Impact-Parameter Method for Proton—Hydrogen-Atom Collisions. I. The Time-Dependent Impact-Parameter Model

Abstract

The impact-parameter method used to calculate cross sections in high-energy proton—hydrogen-atom collisions is considered. By making use of the observation that the scattering is almost completely in the forward direction, a complete time-dependent impact-parameter model is obtained from the Lippmann-Schwinger equation. As a direct consequence of the proper treatment of the continuum, two equivalent Schrödinger time representations are found in which to describe the model system of a point charge moving along a specified trajectory, and thereby perturbing a hydrogen atom. The unambiguous identification of the dynamical states of this model system, and the unambiguous definition of transition probabilities are obtained. The specification of the dynamical states of the time-dependent model system can be conveniently incorporated into the customary impact-parameter method by associating an additional boundary condition with the usual time-dependent Schrödinger equation.
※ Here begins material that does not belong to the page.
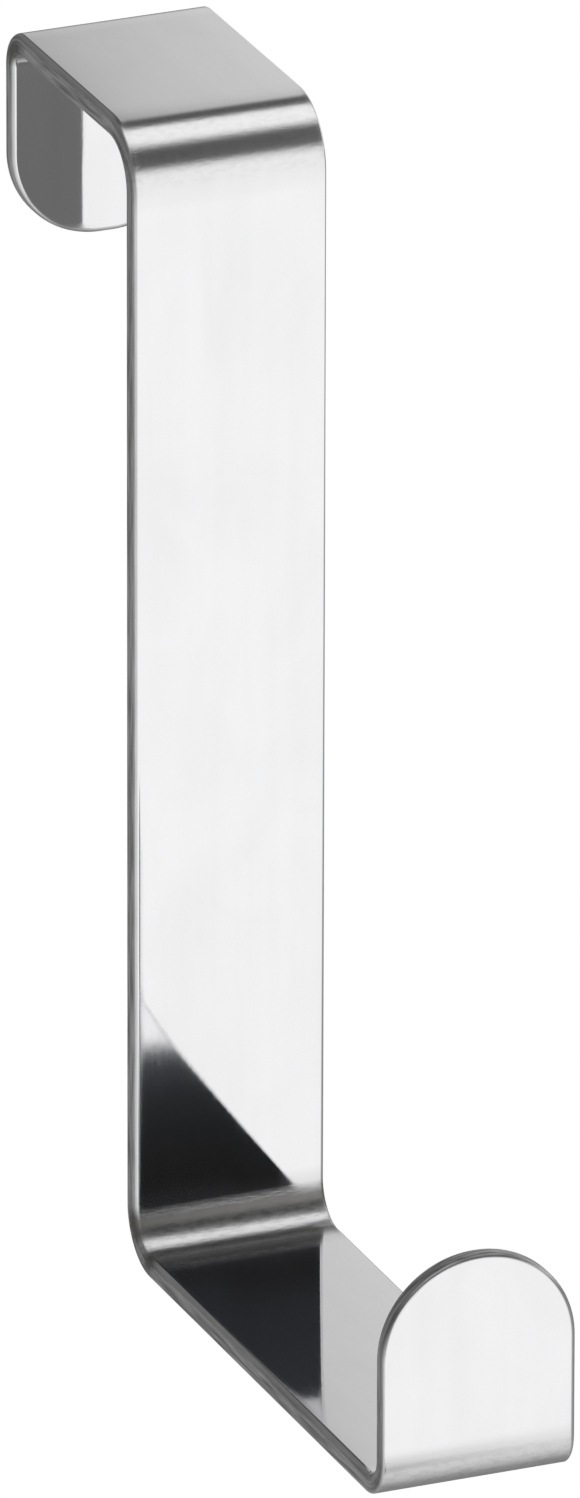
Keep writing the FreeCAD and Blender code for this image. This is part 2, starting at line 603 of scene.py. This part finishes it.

The familiar traveling atomic orbitals are not dynamical states of the system, but the discrete dynamical states approach the traveling orbitals as $\mathrm{}\left|t\right|\mathrm{}\to \infty$; and hence, the set of traveling atomic orbitals provides a description of the system which becomes correct asymptotically. One Schrödinger representation is the natural representation in which to obtain the amplitudes for electronic excitation. The other representation is the natural representation in which to obtain the amplitudes for charge exchange. A noniterative technique is used to solve the integral equations which describe the evolution of the state vector in the two time representations, and expressions are derived for the amplitudes for excitation and charge exchange. The amplitudes for excitation can be expressed in terms of the usual Coulomb integrals, and the amplitudes for charge exchange can be expressed in terms of usual exchange integrals.